Yes, fightin’ back. ‘Cause the only I have is fire, fire of desire, only the desire to fight. Nothin’ more.

Be the one who doesn’t wanna make peace with my own fate.
Be someone from nothin’ become an outstandin’ .
Dive down to the bottom of every ocean of problems.
Dare to dream a beauty that I'm not sure it exists.
Dare to try, though there is no guarantee I will succeed.
Learn to dare, as well as darin’ to learn.
Not afraid of somethin’ whose truth ‘n real are so uncertain.
Not embarrased of bein’ in error or doin’somethin’incorrectly. Errors and mistakes will consolidate the truth.

The older becomes, the more complex life confronts, so with more courageous to face it.
Sometimes, the hardest tings come from the unofficial prosecutor of life, mankind. They create a new  law of their own. ‘Cause each moves in different passions. They’re born  out of unfulfillin’ reality ‘n of differing images of themselves, of what they wanted to become.

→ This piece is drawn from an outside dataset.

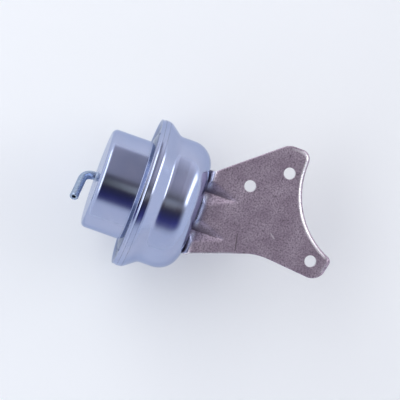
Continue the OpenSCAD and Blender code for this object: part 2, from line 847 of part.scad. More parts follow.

Believe God, the only official prosecutor of life, will not be still. Will let me be free with my own life dancin'.

4 Februari 2012

My only own fave space: Bein' solitude in the sacred night


Bed room. Yes, this room is a private space. U urself is the only owner of the key of this personal room. U urself the one who be able to open this heavenly universe.

Silent night. I do adore these words. When all bodies are lyin' down on vessels of dreams left by the souls, I am still awake, pinnin' back my ears to the earth's steady breathin'. 

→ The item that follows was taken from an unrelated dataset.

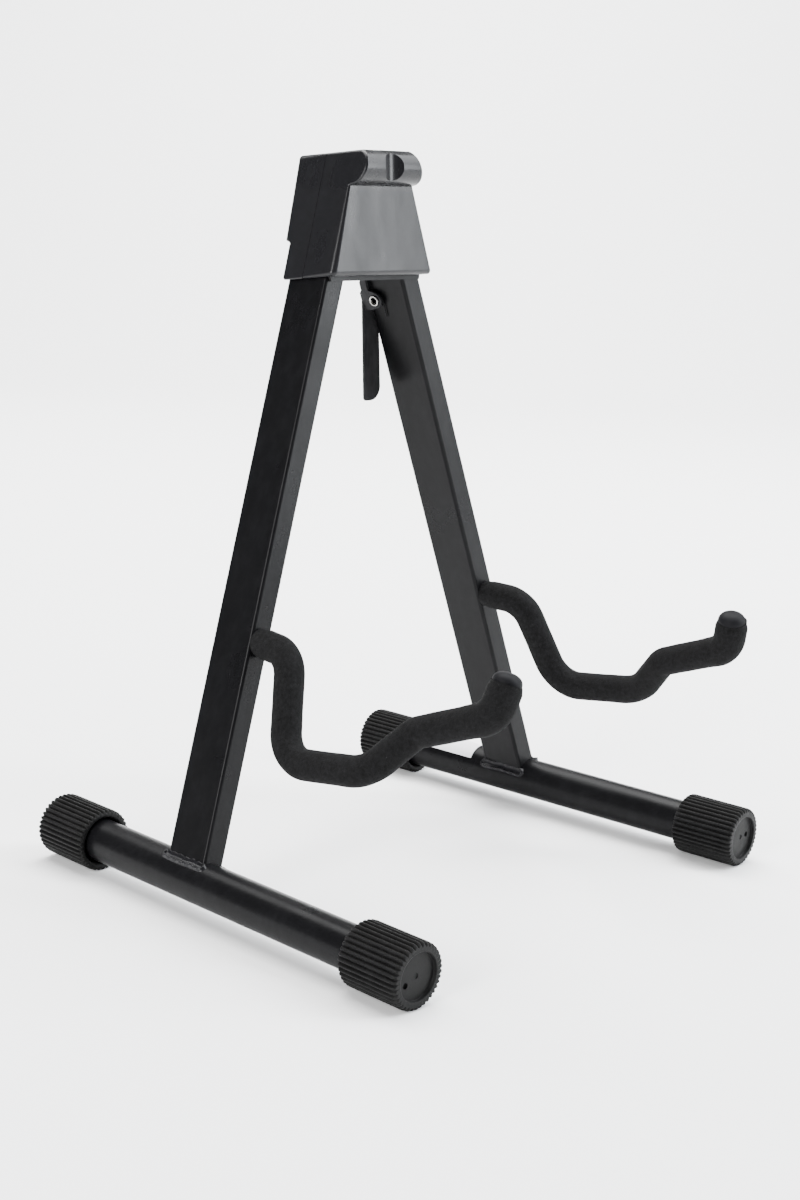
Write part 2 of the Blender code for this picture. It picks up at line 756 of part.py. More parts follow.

Solitude is the next loving word. Common folk says that solitude is such havin' no one and nowhere like walking in blindness. For me, in solitude Lord with me in the form of musical sounds of nature. They are singin' in a perfect symphony. I have no bounds in my room, my adventure playground. By closin' the eyes, I'll see sky as my room's ceilin'. Let my imaginations jump out of my head, runnin' about all night long. When they get tired and back into my head, time and again, in the very early dawn, it is a command to really close my eyes. It is turn to my soul picked by butterflies voyagin' to a distant dreamland leave me in sleepin' beauty, waitin' a kiss of the knight of sun-shine to wake me up.